» Stated task
Below are entries. Copy exactly the lines running from the line that holds "Write the build123d" to the line that holds "COWL_Z = 1094.0", with both ends included.

===== Supplied material

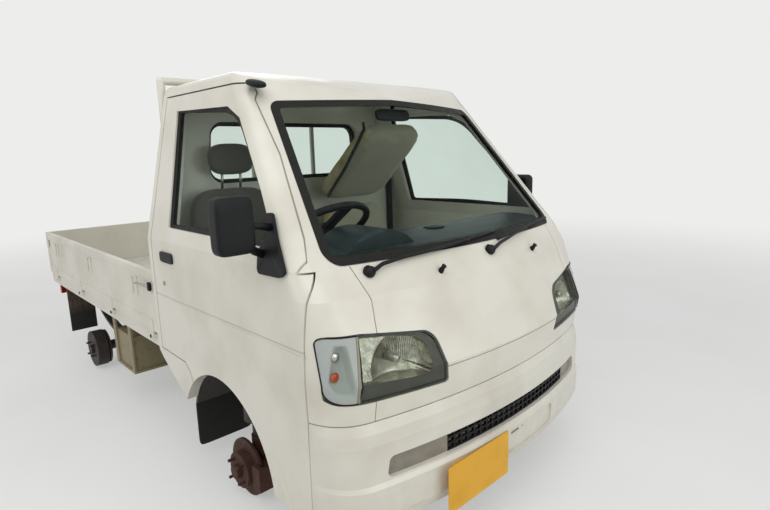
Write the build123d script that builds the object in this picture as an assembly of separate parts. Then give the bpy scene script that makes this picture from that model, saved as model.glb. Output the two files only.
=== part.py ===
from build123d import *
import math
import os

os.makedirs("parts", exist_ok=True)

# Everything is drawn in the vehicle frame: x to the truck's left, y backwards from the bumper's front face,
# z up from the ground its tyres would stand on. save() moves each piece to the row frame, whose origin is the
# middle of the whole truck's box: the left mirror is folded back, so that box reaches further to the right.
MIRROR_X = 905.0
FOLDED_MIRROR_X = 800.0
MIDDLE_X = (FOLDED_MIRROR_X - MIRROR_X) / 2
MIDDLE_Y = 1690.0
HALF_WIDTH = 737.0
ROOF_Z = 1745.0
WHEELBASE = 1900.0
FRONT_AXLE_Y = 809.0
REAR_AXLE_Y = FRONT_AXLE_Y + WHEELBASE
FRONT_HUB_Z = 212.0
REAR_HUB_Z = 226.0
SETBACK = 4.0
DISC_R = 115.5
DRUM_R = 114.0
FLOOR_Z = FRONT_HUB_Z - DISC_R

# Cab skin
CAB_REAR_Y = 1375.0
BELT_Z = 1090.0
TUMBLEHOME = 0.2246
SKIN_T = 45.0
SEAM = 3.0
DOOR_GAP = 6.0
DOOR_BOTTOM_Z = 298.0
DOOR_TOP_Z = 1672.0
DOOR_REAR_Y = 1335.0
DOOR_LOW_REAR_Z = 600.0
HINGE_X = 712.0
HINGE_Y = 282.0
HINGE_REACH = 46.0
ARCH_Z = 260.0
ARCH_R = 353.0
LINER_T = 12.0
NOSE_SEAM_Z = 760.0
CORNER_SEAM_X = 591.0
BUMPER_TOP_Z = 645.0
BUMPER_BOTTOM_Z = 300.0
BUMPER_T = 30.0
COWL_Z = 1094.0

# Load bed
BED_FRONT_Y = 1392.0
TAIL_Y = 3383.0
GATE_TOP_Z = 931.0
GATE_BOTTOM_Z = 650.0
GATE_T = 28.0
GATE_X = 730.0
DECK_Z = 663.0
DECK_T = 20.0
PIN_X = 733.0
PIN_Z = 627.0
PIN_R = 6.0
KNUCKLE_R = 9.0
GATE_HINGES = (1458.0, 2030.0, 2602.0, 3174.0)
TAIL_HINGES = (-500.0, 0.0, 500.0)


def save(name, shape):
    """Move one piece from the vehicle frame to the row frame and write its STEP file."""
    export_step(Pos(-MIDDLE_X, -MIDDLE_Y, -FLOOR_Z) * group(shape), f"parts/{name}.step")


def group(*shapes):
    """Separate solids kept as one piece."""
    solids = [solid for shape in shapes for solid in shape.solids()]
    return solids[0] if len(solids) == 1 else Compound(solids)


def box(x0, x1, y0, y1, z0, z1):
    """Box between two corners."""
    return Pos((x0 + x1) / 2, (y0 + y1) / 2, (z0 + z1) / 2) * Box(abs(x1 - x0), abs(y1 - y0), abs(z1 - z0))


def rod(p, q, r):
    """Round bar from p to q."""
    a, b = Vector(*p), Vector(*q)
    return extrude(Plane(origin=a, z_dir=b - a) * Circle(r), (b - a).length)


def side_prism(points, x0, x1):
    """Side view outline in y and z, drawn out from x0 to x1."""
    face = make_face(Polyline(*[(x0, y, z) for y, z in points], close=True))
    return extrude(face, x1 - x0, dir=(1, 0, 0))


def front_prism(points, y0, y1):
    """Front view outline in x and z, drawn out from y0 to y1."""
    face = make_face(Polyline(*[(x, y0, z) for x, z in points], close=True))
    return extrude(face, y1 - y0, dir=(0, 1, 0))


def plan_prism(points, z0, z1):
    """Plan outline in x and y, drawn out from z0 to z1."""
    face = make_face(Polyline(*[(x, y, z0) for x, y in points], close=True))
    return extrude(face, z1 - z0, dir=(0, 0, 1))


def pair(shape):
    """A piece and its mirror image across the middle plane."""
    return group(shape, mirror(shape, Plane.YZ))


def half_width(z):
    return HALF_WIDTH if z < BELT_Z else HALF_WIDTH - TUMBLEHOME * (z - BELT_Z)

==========
===== Supplied material

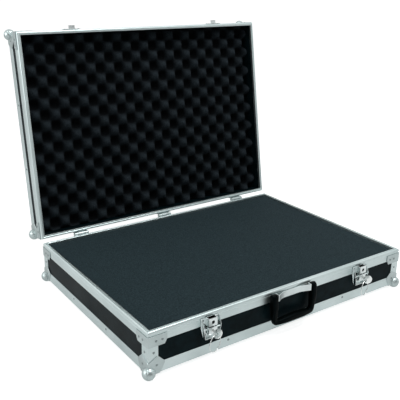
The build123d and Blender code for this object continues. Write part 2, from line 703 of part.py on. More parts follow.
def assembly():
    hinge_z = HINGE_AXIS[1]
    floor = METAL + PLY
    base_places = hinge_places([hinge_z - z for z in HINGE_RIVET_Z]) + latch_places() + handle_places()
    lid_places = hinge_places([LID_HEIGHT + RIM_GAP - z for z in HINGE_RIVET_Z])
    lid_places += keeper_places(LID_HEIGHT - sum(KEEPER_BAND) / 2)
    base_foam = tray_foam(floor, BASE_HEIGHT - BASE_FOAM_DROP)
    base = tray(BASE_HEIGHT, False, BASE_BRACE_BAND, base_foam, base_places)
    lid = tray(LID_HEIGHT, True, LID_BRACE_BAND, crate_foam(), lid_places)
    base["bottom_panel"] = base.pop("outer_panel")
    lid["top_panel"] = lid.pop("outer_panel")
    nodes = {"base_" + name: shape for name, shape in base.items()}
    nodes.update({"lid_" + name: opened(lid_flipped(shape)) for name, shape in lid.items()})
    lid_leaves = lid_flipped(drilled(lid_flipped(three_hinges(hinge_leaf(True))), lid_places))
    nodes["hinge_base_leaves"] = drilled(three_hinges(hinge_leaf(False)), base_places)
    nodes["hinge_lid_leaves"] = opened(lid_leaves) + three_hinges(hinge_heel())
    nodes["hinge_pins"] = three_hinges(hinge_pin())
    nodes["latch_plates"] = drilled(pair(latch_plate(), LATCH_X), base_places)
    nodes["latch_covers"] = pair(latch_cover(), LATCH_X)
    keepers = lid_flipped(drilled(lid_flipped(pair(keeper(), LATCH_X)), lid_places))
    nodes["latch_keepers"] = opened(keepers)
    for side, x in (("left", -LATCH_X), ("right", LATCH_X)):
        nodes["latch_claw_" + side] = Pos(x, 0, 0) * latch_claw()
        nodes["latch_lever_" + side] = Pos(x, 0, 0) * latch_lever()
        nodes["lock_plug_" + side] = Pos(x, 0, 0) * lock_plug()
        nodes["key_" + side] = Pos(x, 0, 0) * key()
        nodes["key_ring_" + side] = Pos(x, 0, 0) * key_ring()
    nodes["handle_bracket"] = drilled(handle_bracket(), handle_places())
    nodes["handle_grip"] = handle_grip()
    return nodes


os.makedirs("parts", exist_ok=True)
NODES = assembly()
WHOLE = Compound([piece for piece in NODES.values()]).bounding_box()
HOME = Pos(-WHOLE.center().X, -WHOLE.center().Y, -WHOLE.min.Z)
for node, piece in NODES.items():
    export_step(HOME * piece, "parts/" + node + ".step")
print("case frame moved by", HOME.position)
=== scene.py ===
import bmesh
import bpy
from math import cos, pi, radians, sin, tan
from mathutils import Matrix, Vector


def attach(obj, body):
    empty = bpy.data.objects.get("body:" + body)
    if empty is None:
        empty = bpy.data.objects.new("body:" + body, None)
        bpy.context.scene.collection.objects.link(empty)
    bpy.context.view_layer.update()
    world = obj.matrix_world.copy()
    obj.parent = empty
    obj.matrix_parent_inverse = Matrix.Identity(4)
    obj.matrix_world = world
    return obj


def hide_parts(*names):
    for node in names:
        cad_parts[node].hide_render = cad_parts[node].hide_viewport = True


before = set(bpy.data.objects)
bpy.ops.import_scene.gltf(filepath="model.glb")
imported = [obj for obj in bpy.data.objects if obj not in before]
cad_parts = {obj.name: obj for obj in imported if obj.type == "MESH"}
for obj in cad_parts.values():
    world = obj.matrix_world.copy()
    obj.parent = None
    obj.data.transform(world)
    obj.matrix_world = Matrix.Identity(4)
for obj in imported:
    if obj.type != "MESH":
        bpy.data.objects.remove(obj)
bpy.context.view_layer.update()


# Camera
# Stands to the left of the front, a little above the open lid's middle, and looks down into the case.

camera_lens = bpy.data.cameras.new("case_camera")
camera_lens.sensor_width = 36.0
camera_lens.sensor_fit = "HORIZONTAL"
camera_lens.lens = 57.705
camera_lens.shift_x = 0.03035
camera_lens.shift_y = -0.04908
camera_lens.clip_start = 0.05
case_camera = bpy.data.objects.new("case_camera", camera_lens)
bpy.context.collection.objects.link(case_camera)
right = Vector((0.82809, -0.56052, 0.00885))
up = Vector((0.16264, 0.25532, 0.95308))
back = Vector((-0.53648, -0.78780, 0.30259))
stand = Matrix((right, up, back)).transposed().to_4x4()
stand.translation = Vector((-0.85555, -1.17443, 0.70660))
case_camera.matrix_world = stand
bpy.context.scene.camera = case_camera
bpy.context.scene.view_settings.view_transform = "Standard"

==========

» Expected answer
Write the build123d script that builds the object in this picture as an assembly of separate parts. Then give the bpy scene script that makes this picture from that model, saved as model.glb. Output the two files only.
=== part.py ===
from build123d import *
import math
import os

os.makedirs("parts", exist_ok=True)

# Everything is drawn in the vehicle frame: x to the truck's left, y backwards from the bumper's front face,
# z up from the ground its tyres would stand on. save() moves each piece to the row frame, whose origin is the
# middle of the whole truck's box: the left mirror is folded back, so that box reaches further to the right.
MIRROR_X = 905.0
FOLDED_MIRROR_X = 800.0
MIDDLE_X = (FOLDED_MIRROR_X - MIRROR_X) / 2
MIDDLE_Y = 1690.0
HALF_WIDTH = 737.0
ROOF_Z = 1745.0
WHEELBASE = 1900.0
FRONT_AXLE_Y = 809.0
REAR_AXLE_Y = FRONT_AXLE_Y + WHEELBASE
FRONT_HUB_Z = 212.0
REAR_HUB_Z = 226.0
SETBACK = 4.0
DISC_R = 115.5
DRUM_R = 114.0
FLOOR_Z = FRONT_HUB_Z - DISC_R

# Cab skin
CAB_REAR_Y = 1375.0
BELT_Z = 1090.0
TUMBLEHOME = 0.2246
SKIN_T = 45.0
SEAM = 3.0
DOOR_GAP = 6.0
DOOR_BOTTOM_Z = 298.0
DOOR_TOP_Z = 1672.0
DOOR_REAR_Y = 1335.0
DOOR_LOW_REAR_Z = 600.0
HINGE_X = 712.0
HINGE_Y = 282.0
HINGE_REACH = 46.0
ARCH_Z = 260.0
ARCH_R = 353.0
LINER_T = 12.0
NOSE_SEAM_Z = 760.0
CORNER_SEAM_X = 591.0
BUMPER_TOP_Z = 645.0
BUMPER_BOTTOM_Z = 300.0
BUMPER_T = 30.0
COWL_Z = 1094.0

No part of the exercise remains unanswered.